**Exercise requirements:** Give back, unchanged, the line with "1, (enamel, tinplate))", the line with "obj.parent = empty", and every line between them, and no other line.

**Supplied information:**
___
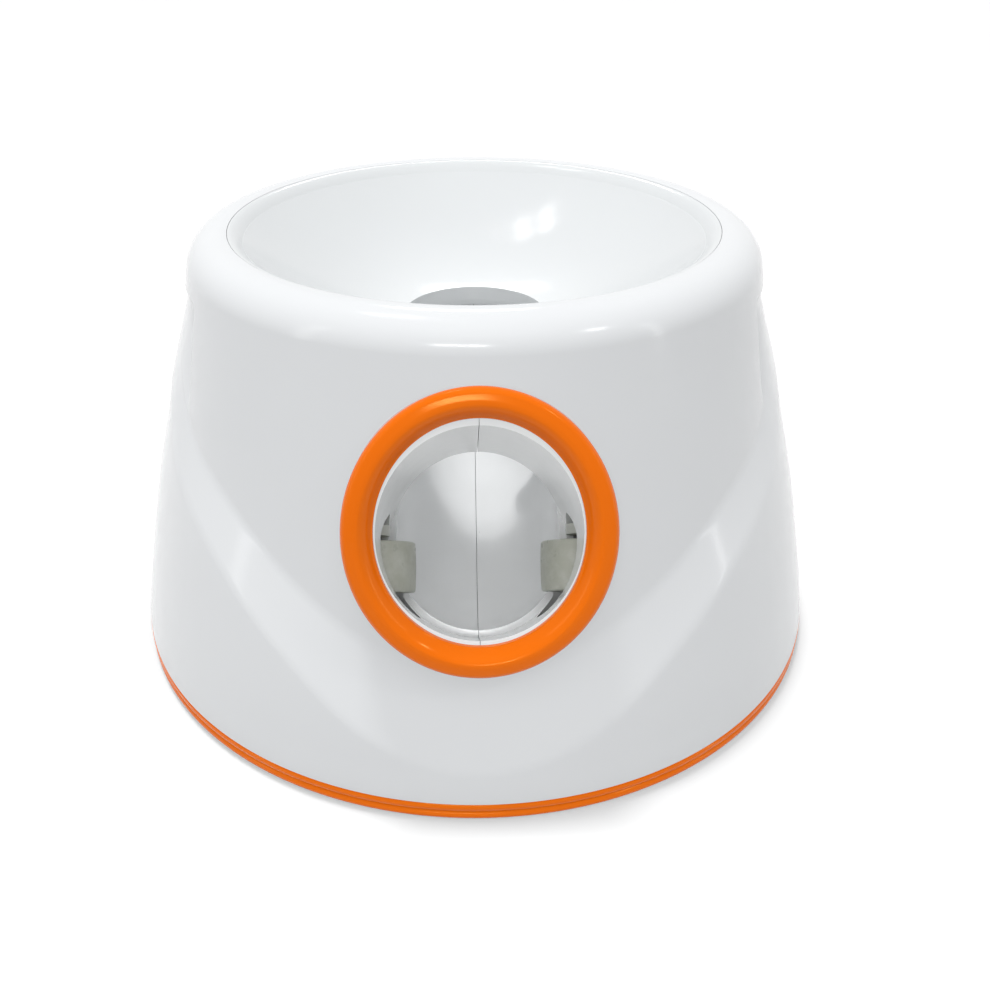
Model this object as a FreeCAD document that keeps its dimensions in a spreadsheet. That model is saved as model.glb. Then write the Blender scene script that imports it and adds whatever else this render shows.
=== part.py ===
___
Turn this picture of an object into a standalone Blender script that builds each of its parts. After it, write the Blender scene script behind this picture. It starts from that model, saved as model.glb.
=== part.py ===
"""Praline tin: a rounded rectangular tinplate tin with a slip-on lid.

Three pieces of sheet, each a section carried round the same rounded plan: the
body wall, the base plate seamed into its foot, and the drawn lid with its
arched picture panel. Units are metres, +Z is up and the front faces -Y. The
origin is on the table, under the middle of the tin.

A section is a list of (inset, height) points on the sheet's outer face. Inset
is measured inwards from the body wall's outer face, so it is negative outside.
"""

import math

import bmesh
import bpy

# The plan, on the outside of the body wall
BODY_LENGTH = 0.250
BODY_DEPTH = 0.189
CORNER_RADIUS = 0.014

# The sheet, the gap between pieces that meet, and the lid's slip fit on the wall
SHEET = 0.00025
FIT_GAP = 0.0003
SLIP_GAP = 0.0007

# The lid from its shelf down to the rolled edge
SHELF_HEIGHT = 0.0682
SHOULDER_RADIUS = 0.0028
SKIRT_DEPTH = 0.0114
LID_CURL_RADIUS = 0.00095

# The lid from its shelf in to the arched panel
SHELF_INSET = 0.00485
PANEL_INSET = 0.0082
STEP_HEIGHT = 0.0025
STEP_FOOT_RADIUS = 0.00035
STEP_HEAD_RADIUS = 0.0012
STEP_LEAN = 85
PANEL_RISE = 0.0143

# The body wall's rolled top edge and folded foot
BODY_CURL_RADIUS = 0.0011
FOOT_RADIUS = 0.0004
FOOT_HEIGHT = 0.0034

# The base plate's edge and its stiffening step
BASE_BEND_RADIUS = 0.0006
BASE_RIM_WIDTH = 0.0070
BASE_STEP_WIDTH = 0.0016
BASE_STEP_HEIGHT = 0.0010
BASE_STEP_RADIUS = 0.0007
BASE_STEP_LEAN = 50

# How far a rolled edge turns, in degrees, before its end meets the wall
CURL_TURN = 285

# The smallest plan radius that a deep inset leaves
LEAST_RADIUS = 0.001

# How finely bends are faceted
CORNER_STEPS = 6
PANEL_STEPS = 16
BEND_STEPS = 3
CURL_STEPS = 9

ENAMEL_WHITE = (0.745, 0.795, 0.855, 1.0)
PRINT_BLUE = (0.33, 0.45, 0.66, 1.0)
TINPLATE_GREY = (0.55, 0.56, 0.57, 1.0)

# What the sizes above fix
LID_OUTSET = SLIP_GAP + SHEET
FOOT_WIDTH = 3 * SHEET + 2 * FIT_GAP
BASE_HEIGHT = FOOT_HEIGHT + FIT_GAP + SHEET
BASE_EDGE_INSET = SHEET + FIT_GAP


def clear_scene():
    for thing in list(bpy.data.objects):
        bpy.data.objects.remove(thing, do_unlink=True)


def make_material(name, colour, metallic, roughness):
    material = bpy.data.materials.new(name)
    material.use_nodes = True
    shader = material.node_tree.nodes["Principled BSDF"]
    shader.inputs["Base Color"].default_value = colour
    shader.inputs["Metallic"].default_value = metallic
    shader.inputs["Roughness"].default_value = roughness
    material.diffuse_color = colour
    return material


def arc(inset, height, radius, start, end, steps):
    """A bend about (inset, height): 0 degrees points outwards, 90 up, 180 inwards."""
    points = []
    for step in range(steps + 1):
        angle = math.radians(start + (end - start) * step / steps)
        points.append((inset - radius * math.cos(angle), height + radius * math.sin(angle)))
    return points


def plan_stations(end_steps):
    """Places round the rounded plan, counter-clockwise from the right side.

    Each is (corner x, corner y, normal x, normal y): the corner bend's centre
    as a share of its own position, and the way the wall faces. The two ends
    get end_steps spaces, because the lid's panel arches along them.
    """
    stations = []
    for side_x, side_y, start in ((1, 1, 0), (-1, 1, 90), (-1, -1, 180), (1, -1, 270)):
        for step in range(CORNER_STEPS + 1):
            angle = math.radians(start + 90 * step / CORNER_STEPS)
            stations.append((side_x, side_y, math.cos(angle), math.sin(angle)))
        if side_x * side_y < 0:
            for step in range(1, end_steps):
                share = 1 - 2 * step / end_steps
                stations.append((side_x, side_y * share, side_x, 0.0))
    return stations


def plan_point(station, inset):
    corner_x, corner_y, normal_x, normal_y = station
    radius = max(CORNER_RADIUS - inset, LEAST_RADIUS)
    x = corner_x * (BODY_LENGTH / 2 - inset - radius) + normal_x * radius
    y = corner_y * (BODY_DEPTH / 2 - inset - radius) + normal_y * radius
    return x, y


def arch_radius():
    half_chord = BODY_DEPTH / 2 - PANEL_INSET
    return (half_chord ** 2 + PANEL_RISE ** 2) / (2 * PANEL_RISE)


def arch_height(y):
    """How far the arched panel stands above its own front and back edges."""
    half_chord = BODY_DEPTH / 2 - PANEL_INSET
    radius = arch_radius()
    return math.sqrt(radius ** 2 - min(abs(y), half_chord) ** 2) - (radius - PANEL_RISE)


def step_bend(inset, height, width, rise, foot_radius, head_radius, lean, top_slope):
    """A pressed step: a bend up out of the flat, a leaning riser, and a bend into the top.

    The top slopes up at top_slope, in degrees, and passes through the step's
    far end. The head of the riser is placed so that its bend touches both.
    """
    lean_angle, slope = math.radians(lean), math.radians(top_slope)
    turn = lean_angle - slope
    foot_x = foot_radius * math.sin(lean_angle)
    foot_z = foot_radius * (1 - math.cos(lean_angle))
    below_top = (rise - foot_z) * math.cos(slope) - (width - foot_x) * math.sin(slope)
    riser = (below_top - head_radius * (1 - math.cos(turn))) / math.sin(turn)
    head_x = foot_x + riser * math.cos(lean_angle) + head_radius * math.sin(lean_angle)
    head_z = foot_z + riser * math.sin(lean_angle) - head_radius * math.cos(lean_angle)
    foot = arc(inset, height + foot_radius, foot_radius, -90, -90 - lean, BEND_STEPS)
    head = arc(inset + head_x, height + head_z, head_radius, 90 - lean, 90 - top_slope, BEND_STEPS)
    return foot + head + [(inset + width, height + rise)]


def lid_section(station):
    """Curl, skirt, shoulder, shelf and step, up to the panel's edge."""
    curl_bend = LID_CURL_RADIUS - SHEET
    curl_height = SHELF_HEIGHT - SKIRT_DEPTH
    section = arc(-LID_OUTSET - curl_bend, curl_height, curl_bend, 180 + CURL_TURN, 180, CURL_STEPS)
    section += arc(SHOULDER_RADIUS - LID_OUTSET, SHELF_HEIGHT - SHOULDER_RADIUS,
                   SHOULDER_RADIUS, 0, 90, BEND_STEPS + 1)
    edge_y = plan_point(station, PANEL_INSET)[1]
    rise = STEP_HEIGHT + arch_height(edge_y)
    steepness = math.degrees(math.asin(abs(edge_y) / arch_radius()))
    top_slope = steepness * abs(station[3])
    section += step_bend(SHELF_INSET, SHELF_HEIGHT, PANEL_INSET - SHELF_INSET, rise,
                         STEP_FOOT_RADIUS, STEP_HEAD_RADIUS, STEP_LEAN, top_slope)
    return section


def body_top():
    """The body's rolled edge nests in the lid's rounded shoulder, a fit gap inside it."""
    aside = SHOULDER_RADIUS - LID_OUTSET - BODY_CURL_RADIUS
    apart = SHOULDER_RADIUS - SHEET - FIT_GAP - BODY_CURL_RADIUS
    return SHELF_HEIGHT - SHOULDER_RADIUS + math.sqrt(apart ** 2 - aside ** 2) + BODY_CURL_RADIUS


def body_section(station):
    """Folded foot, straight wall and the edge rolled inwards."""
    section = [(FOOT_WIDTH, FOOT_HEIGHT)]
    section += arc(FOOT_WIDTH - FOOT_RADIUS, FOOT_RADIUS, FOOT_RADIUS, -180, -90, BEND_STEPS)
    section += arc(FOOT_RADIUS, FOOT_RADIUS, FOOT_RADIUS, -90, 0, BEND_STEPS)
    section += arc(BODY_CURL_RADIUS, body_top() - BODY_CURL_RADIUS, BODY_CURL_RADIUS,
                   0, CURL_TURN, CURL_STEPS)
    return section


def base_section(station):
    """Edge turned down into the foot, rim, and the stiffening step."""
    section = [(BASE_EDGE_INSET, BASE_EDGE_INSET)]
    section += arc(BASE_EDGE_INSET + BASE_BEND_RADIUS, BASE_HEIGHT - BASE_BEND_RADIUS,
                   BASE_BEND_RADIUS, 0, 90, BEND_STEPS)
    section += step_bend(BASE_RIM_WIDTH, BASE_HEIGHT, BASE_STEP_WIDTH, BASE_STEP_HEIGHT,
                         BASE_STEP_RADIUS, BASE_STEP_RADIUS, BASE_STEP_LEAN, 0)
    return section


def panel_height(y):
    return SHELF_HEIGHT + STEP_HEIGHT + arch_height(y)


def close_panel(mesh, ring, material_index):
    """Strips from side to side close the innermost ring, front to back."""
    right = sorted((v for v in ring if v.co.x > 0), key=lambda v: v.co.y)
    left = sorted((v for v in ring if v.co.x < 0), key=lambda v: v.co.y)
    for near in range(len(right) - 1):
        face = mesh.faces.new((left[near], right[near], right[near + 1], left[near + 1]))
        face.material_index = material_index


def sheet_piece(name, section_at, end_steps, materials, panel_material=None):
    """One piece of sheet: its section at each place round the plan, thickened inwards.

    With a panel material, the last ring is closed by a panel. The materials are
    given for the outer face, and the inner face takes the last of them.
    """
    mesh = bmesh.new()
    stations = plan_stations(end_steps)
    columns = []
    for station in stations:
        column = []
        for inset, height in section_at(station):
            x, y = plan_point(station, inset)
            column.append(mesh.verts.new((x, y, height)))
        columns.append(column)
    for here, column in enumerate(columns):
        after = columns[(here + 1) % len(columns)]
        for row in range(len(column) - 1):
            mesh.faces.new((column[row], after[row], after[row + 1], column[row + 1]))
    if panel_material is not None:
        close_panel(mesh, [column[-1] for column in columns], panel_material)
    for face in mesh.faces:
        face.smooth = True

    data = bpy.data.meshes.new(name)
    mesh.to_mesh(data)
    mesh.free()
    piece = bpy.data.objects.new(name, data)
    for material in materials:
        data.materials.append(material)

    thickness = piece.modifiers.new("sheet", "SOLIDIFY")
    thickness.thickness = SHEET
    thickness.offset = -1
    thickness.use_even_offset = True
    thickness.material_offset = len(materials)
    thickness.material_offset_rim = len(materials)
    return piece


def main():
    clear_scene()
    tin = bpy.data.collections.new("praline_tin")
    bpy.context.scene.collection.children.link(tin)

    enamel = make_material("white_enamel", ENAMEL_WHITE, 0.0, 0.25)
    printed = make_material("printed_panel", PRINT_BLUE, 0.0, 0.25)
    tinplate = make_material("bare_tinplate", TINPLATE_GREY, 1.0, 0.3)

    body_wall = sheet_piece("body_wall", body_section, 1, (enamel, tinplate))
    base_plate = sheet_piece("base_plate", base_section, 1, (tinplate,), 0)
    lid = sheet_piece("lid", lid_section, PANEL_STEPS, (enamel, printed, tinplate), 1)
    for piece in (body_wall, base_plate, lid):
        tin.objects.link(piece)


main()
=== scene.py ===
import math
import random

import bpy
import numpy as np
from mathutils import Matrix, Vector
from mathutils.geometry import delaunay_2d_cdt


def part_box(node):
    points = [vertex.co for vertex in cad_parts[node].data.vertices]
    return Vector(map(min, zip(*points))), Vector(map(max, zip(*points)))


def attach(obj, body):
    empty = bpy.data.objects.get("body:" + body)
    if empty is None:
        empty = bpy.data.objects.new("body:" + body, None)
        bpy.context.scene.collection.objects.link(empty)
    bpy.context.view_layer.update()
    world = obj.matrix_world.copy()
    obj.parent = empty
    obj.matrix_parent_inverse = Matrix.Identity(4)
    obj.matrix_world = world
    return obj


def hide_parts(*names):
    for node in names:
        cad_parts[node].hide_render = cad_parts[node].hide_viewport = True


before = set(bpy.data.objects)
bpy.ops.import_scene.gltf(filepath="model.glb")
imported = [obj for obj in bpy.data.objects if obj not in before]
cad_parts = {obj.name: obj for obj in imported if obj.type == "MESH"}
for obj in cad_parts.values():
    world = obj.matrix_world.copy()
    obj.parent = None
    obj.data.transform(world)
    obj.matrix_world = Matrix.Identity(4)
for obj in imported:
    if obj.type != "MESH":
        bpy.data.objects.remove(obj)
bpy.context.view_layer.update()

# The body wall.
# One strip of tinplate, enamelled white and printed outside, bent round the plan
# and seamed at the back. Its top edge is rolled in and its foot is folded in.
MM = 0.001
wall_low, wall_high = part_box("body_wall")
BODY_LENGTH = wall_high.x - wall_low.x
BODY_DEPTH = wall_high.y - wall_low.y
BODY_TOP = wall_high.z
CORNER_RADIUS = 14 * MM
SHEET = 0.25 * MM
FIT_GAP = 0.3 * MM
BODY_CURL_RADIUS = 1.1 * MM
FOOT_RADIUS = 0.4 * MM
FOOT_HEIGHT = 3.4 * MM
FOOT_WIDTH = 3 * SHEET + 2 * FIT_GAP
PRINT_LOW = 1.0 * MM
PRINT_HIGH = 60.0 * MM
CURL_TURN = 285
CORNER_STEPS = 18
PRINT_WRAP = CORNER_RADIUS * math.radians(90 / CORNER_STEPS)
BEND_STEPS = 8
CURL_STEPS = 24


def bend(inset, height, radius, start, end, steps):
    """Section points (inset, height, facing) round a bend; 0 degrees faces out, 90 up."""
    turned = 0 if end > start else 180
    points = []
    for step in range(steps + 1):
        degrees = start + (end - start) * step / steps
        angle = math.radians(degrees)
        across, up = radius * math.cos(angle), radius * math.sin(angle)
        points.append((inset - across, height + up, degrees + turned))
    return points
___
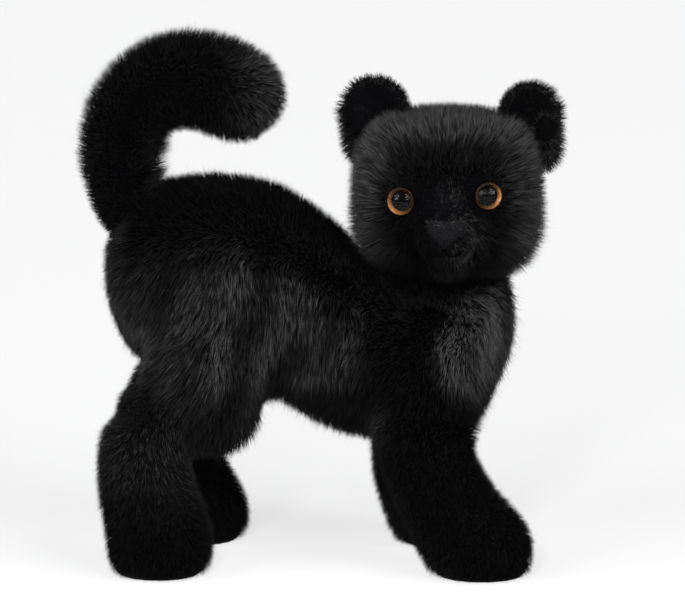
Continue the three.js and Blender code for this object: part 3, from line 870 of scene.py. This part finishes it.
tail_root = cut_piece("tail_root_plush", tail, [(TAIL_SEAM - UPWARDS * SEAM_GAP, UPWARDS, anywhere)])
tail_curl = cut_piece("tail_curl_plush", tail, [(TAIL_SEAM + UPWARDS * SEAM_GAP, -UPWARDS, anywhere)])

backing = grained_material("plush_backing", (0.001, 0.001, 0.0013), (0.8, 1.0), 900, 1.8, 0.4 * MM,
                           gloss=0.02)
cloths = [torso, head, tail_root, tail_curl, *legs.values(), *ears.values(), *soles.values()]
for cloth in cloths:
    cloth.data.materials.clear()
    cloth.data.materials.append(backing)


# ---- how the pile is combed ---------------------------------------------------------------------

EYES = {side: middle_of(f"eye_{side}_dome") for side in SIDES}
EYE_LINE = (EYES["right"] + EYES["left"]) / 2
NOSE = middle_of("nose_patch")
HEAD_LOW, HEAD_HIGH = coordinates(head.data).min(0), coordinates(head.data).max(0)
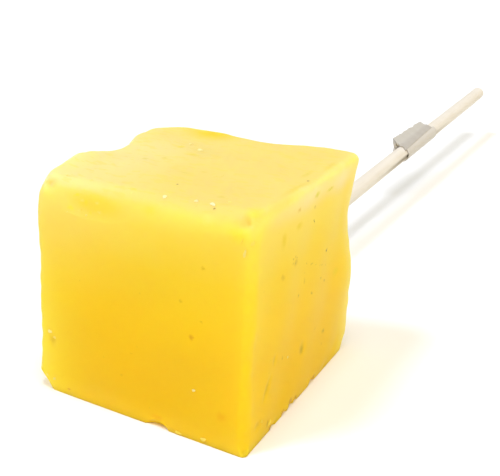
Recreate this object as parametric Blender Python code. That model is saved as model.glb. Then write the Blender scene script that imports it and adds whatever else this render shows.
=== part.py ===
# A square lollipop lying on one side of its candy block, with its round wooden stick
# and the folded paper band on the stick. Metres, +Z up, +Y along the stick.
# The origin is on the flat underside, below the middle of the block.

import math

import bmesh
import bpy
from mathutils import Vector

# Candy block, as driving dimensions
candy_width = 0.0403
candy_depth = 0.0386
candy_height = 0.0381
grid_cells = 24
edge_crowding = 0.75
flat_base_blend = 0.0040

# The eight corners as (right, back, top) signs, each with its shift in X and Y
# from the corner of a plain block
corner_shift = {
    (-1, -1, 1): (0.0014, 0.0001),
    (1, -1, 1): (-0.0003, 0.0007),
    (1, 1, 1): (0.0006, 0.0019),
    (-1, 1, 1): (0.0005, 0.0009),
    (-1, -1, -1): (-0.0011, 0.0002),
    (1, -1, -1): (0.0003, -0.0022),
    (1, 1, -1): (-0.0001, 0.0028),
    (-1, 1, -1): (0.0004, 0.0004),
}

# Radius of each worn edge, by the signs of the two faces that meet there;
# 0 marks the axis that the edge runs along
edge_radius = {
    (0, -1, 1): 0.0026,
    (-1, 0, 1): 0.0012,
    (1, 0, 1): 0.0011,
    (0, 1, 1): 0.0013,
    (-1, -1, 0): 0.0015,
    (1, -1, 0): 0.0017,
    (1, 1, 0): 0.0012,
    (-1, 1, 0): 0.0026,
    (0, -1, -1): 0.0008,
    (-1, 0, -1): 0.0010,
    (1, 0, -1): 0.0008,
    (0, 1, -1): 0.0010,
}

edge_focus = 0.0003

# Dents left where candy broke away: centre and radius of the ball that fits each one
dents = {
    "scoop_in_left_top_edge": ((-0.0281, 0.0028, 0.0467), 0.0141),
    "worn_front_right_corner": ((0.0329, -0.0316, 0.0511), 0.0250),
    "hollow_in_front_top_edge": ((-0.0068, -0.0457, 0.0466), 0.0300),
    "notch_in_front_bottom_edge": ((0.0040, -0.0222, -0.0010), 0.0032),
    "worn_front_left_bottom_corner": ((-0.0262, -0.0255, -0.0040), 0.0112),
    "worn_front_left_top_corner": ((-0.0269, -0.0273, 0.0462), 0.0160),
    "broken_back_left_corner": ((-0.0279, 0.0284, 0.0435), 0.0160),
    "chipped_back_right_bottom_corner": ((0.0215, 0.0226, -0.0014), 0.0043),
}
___
**Finished answer:**
    body_wall = sheet_piece("body_wall", body_section, 1, (enamel, tinplate))
    base_plate = sheet_piece("base_plate", base_section, 1, (tinplate,), 0)
    lid = sheet_piece("lid", lid_section, PANEL_STEPS, (enamel, printed, tinplate), 1)
    for piece in (body_wall, base_plate, lid):
        tin.objects.link(piece)


main()
=== scene.py ===
import math
import random

import bpy
import numpy as np
from mathutils import Matrix, Vector
from mathutils.geometry import delaunay_2d_cdt


def part_box(node):
    points = [vertex.co for vertex in cad_parts[node].data.vertices]
    return Vector(map(min, zip(*points))), Vector(map(max, zip(*points)))


def attach(obj, body):
    empty = bpy.data.objects.get("body:" + body)
    if empty is None:
        empty = bpy.data.objects.new("body:" + body, None)
        bpy.context.scene.collection.objects.link(empty)
    bpy.context.view_layer.update()
    world = obj.matrix_world.copy()
    obj.parent = empty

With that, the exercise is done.